> _EXERCISE BRIEF_:
Select, from the material below, each line with "imported" in it.

** begin DATA **

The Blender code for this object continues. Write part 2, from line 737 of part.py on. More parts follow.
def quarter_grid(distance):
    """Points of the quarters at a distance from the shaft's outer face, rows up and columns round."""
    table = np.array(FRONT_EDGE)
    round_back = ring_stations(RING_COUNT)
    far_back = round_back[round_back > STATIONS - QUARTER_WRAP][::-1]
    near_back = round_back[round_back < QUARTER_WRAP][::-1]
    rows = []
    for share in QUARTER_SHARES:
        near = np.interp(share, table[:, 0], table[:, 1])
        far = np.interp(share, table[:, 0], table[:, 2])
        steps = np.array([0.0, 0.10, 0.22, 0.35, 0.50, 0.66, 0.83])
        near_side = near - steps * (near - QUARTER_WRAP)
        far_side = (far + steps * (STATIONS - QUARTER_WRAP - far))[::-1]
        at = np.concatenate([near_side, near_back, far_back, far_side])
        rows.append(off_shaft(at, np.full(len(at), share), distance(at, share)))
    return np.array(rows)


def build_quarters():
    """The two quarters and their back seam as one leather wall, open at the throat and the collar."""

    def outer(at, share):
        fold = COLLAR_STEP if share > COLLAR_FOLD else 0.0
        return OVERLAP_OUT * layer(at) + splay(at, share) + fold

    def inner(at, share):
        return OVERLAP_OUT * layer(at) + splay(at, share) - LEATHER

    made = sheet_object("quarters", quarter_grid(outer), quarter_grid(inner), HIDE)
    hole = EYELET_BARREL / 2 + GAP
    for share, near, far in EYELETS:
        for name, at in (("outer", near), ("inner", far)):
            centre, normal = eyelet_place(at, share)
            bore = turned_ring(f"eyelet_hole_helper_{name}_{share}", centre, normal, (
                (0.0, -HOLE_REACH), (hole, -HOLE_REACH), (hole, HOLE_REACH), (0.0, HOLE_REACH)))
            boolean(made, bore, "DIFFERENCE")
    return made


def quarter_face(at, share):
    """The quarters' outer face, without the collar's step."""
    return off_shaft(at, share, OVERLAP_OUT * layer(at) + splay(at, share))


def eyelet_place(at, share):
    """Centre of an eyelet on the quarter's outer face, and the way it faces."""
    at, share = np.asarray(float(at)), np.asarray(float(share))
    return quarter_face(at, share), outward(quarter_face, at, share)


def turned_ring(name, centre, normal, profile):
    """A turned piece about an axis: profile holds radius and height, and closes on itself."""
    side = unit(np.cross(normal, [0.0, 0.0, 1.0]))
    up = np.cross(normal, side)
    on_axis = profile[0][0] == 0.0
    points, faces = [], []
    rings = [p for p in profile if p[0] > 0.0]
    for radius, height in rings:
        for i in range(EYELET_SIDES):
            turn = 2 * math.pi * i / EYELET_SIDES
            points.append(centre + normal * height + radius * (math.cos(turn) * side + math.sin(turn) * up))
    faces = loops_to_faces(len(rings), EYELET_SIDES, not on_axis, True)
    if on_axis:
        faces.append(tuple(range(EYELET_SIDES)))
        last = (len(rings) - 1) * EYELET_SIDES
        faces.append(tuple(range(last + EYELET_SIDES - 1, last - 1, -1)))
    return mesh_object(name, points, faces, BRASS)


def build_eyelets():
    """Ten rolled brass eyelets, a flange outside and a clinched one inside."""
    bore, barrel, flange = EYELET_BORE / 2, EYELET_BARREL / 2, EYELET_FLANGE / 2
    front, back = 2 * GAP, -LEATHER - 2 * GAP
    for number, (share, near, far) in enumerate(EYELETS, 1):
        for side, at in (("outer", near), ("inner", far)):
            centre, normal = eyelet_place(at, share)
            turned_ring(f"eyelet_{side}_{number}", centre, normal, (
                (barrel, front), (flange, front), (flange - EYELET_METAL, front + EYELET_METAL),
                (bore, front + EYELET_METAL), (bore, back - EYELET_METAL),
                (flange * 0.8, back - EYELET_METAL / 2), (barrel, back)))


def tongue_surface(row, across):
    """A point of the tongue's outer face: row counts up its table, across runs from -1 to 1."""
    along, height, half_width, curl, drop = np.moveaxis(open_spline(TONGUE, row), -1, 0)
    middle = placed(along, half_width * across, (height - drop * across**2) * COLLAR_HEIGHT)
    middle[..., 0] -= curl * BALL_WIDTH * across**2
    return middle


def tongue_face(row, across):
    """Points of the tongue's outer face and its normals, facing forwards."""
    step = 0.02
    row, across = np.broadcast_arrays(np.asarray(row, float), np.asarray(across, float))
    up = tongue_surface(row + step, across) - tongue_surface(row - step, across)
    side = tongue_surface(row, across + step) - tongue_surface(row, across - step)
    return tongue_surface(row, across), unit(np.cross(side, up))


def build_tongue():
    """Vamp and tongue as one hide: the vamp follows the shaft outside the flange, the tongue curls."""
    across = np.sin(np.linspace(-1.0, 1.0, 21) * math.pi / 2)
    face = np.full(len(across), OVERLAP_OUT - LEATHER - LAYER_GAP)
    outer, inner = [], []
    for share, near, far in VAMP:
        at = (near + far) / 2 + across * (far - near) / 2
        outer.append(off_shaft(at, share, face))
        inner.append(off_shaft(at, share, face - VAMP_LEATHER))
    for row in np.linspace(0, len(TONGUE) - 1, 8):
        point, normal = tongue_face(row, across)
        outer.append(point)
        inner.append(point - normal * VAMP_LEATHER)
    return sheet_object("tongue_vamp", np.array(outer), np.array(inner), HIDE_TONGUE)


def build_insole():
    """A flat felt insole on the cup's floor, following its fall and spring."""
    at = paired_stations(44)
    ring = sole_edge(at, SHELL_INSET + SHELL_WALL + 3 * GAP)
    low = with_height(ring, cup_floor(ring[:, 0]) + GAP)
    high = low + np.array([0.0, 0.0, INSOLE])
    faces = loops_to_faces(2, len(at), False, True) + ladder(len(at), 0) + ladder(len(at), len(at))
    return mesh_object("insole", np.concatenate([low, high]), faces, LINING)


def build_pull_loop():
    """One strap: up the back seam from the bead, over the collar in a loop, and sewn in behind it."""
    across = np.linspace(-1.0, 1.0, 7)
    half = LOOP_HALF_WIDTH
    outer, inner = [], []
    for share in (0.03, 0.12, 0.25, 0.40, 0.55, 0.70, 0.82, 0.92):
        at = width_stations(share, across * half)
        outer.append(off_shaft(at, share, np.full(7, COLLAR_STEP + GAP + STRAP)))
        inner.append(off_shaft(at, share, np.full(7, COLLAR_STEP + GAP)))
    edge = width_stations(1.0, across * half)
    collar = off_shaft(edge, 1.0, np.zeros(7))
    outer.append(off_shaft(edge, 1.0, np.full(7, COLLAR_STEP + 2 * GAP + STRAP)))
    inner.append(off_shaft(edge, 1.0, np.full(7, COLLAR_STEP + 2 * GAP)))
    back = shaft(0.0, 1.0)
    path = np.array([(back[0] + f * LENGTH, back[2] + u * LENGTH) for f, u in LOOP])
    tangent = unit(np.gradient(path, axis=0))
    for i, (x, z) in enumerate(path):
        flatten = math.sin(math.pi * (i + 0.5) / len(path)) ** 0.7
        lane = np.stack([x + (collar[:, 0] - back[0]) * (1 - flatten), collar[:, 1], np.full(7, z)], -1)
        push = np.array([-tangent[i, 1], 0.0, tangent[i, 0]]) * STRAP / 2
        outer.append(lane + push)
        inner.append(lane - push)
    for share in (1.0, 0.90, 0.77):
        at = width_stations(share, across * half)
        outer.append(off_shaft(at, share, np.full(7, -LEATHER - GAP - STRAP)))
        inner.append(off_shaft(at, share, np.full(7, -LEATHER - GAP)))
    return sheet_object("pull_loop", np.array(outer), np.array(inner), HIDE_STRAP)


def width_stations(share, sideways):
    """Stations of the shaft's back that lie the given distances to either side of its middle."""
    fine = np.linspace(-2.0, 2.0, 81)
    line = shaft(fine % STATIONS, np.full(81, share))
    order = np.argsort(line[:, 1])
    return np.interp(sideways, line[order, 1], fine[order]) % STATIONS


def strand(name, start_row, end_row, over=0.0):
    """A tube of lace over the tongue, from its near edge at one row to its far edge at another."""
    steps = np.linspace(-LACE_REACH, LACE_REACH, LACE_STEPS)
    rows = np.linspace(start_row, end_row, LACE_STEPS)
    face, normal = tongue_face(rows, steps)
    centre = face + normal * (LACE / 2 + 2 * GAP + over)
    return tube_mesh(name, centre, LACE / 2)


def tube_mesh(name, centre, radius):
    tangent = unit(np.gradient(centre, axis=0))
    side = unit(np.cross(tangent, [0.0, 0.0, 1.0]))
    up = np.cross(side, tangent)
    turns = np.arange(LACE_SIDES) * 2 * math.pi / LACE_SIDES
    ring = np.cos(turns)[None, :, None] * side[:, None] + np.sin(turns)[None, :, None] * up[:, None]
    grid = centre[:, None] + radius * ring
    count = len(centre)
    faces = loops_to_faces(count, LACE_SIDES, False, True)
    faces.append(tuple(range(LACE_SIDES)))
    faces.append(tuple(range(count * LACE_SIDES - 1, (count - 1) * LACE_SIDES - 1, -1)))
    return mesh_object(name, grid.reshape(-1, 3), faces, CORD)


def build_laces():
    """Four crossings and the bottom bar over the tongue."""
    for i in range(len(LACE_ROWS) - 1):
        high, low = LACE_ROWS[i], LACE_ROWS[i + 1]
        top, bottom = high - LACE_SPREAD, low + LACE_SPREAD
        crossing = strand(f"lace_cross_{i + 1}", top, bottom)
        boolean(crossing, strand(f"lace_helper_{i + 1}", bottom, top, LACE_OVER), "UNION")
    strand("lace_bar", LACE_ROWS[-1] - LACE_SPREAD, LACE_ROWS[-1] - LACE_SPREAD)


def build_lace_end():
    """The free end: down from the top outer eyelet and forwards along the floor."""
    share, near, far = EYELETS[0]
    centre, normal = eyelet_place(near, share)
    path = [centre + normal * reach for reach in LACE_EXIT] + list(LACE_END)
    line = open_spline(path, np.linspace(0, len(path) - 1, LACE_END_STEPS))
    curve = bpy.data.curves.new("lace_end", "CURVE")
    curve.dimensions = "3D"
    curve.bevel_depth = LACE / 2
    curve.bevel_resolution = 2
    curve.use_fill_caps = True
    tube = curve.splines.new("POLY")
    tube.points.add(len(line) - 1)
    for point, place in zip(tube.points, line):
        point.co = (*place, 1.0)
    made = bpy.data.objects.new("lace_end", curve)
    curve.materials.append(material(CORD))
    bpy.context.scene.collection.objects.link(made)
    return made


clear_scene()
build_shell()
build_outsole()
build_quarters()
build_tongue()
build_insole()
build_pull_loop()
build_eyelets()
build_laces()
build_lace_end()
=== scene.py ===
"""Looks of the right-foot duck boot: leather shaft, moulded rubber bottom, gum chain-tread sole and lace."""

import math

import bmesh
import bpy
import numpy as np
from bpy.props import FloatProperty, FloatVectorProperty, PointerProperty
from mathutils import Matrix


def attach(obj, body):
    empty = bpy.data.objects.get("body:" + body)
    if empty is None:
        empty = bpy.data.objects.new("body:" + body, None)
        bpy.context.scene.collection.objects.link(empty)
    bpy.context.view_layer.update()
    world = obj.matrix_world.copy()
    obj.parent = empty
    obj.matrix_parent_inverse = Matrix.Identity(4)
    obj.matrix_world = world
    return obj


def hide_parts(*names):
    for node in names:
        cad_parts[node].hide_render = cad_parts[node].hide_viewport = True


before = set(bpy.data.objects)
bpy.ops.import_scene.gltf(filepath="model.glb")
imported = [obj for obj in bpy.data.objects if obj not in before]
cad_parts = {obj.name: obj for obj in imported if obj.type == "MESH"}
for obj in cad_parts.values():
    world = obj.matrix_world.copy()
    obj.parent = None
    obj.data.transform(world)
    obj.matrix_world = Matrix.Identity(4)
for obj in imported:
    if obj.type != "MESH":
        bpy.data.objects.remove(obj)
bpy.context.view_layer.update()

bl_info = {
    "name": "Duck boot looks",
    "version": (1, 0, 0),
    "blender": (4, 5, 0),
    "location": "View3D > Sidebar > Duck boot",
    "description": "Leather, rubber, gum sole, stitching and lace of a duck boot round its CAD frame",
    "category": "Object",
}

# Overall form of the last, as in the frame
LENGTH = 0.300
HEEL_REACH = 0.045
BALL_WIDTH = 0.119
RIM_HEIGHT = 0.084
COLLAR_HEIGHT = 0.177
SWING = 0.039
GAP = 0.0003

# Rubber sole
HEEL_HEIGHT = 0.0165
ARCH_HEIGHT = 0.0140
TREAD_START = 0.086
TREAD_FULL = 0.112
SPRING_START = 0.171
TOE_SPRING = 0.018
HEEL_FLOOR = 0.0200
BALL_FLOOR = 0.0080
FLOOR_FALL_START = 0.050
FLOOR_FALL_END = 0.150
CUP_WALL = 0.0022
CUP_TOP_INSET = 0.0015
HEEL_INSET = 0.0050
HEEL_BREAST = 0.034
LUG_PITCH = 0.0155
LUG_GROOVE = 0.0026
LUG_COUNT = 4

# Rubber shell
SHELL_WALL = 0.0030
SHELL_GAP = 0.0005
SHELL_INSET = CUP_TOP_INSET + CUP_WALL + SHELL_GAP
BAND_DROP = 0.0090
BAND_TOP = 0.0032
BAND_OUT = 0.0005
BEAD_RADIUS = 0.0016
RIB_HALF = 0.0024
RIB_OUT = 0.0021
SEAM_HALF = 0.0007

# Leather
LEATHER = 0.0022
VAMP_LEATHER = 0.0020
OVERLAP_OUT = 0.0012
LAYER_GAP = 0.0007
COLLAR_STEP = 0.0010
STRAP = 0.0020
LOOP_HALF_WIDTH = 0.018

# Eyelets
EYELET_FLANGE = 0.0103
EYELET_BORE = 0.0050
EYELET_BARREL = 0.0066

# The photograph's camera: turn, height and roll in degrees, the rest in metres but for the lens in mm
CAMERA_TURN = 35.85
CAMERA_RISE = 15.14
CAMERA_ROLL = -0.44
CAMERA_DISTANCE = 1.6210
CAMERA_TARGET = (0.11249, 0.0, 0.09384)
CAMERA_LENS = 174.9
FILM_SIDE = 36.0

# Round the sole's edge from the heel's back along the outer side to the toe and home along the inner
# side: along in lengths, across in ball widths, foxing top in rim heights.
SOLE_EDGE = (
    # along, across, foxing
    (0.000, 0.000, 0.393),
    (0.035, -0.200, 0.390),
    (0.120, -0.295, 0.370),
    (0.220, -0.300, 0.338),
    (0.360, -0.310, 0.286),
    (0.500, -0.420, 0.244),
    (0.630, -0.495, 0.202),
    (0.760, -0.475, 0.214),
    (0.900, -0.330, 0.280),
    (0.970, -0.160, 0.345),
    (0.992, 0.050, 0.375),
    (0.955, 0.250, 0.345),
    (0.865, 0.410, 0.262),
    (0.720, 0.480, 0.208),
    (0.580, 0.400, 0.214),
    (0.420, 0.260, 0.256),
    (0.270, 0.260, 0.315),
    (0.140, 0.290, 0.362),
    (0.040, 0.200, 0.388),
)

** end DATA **

> _RESULT_:
imported = [obj for obj in bpy.data.objects if obj not in before]
cad_parts = {obj.name: obj for obj in imported if obj.type == "MESH"}
for obj in imported:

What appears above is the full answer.